Stated goal: In the data below, locate each line with the word "parts" and list it.

Data extract:
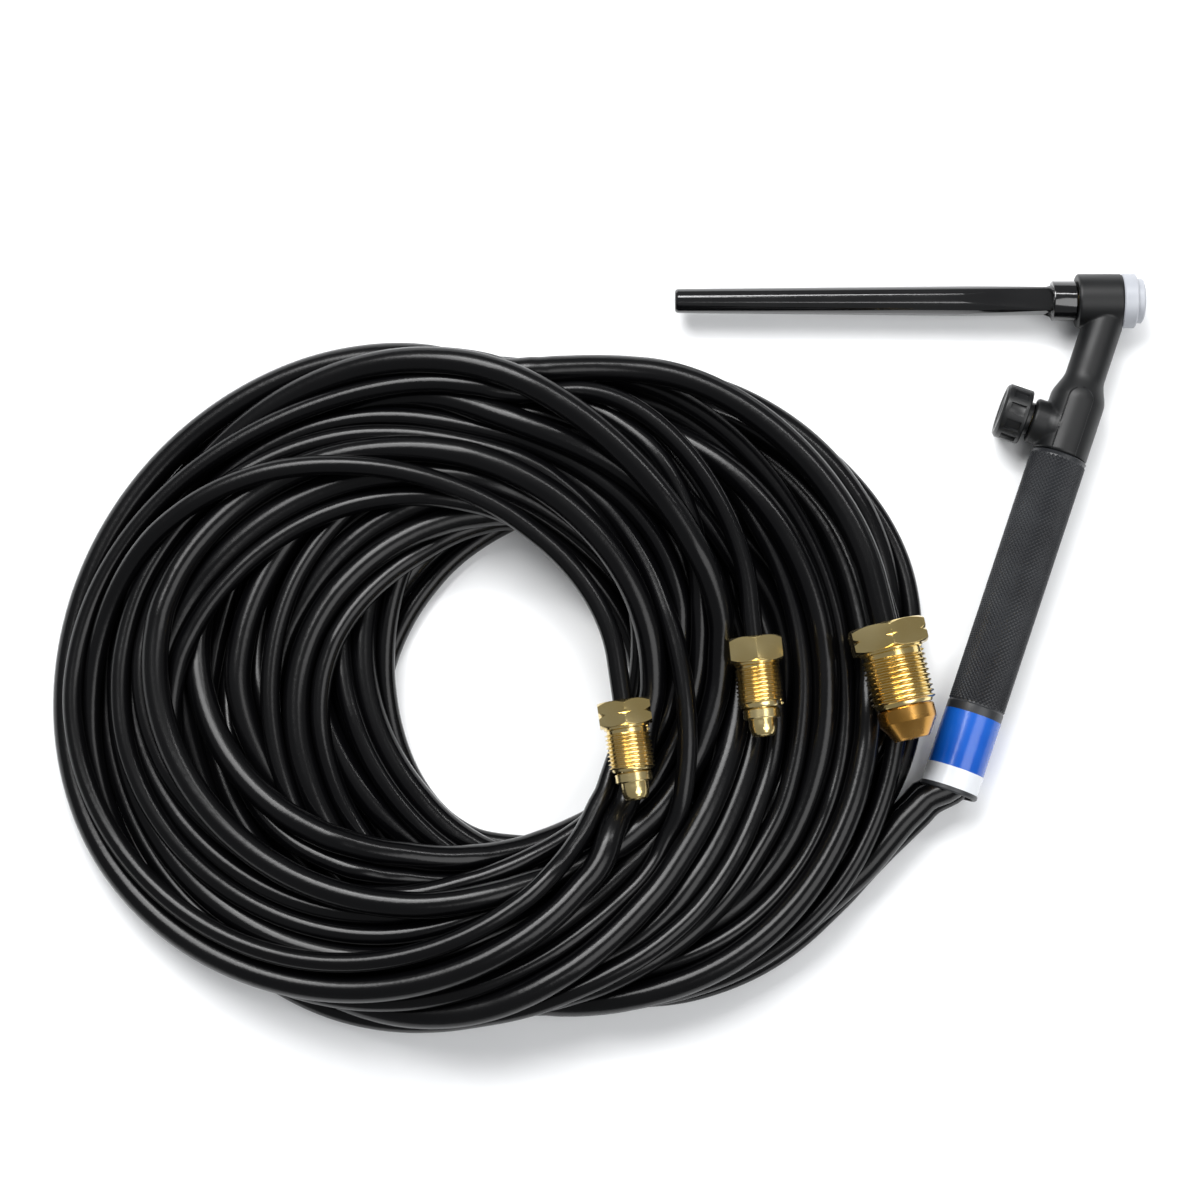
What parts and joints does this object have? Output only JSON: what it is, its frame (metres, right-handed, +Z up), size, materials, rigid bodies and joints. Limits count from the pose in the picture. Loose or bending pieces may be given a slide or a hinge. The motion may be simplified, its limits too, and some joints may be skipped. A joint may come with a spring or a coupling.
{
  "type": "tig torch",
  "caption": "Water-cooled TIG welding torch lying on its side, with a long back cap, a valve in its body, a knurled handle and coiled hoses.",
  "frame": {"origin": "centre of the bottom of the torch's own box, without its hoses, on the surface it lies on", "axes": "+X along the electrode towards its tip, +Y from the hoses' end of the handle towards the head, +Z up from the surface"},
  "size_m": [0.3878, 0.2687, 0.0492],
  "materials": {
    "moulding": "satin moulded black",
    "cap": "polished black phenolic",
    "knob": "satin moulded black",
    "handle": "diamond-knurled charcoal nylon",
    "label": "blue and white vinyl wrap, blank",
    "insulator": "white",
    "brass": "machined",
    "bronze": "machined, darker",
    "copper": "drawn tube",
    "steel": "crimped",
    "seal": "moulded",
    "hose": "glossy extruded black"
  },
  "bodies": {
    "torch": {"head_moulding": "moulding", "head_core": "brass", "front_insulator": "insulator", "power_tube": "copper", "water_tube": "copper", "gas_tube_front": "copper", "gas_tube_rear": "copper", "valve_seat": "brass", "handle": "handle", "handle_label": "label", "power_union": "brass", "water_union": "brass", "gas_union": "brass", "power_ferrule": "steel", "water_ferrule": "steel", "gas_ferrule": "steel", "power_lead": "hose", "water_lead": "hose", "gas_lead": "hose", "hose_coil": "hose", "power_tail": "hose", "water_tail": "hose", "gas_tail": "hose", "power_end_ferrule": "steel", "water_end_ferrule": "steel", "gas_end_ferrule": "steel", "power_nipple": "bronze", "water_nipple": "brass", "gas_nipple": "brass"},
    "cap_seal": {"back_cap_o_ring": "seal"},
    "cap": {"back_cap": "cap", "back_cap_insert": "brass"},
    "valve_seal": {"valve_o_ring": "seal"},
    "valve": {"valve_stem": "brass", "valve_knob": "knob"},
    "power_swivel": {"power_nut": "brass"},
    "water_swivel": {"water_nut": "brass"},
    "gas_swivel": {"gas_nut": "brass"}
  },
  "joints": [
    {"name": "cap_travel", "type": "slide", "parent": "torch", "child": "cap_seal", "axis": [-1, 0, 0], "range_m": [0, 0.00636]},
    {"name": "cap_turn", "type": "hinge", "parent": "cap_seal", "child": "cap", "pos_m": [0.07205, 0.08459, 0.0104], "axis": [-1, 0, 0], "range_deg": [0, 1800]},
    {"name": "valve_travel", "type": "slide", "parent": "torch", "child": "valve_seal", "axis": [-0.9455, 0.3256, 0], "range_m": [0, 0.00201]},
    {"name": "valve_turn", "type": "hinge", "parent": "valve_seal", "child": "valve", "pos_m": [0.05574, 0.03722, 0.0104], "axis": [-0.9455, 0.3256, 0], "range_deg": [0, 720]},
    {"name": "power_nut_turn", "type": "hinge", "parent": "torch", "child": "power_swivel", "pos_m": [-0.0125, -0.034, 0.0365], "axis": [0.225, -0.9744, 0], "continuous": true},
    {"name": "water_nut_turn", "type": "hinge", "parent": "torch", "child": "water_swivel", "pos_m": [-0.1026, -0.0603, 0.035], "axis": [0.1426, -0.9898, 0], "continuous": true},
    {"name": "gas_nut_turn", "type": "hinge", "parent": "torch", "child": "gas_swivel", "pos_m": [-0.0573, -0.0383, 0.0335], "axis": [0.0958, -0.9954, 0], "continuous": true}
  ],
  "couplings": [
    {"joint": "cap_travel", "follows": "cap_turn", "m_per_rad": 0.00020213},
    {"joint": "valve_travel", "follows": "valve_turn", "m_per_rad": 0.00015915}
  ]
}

---

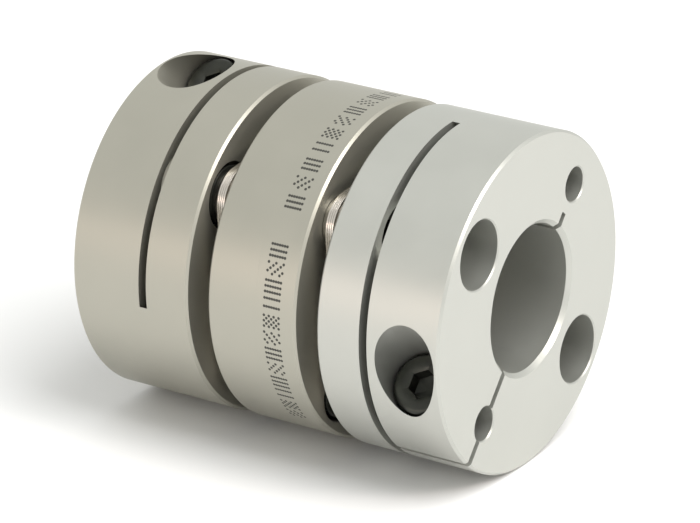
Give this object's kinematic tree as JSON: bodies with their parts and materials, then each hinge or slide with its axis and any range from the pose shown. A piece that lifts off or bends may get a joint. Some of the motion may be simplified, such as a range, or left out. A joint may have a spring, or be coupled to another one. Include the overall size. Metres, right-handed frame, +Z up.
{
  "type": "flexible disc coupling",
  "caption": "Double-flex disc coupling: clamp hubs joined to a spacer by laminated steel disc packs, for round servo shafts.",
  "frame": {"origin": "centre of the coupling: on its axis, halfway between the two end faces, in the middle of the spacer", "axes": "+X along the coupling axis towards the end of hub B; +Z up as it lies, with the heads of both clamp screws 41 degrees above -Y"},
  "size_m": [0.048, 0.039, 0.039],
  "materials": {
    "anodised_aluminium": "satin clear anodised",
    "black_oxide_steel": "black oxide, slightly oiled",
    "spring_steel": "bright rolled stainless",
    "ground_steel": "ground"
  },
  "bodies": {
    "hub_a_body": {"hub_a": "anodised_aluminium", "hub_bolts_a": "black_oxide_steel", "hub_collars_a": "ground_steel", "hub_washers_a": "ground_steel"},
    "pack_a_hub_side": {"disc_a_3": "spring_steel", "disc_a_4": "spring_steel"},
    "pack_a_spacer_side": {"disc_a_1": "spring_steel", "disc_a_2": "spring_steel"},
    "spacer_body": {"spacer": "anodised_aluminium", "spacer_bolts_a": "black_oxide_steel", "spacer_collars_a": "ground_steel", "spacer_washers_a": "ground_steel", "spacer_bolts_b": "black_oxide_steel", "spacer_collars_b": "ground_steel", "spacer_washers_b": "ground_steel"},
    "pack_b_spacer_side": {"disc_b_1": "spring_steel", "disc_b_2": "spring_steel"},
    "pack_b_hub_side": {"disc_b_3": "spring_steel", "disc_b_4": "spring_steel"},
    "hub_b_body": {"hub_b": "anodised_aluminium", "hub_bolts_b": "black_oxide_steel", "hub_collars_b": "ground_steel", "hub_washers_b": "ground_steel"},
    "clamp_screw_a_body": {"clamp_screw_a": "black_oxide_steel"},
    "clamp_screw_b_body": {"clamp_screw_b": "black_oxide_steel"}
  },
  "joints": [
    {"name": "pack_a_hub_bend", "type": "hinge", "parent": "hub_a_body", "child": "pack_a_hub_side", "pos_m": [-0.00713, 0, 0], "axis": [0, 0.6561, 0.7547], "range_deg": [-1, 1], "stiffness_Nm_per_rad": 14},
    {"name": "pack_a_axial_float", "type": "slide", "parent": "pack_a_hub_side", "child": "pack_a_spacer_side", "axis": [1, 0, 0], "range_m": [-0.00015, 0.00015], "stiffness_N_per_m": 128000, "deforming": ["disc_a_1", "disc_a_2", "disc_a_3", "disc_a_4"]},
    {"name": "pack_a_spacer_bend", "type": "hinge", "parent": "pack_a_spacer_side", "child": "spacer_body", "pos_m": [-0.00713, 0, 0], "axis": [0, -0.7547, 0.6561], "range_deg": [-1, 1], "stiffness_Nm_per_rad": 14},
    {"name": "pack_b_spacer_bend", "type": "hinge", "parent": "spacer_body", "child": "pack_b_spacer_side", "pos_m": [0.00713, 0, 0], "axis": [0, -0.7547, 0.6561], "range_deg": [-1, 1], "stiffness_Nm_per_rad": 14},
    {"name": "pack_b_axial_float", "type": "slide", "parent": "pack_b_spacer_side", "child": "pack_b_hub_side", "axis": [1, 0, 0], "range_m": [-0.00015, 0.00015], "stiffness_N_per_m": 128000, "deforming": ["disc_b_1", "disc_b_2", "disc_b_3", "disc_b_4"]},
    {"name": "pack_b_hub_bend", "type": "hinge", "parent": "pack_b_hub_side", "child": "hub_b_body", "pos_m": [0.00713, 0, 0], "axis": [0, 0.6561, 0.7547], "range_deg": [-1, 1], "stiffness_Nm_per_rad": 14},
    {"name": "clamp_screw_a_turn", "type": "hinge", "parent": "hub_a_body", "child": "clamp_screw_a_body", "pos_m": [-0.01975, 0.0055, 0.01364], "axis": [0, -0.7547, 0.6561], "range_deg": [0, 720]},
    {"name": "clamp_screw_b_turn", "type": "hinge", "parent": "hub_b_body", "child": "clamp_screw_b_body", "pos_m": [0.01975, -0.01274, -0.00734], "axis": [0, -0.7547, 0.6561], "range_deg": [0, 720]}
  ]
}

Expected output:
What parts and joints does this object have? Output only JSON: what it is, its frame (metres, right-handed, +Z up), size, materials, rigid bodies and joints. Limits count from the pose in the picture. Loose or bending pieces may be given a slide or a hinge. The motion may be simplified, its limits too, and some joints may be skipped. A joint may come with a spring or a coupling.
Give this object's kinematic tree as JSON: bodies with their parts and materials, then each hinge or slide with its axis and any range from the pose shown. A piece that lifts off or bends may get a joint. Some of the motion may be simplified, such as a range, or left out. A joint may have a spring, or be coupled to another one. Include the overall size. Metres, right-handed frame, +Z up.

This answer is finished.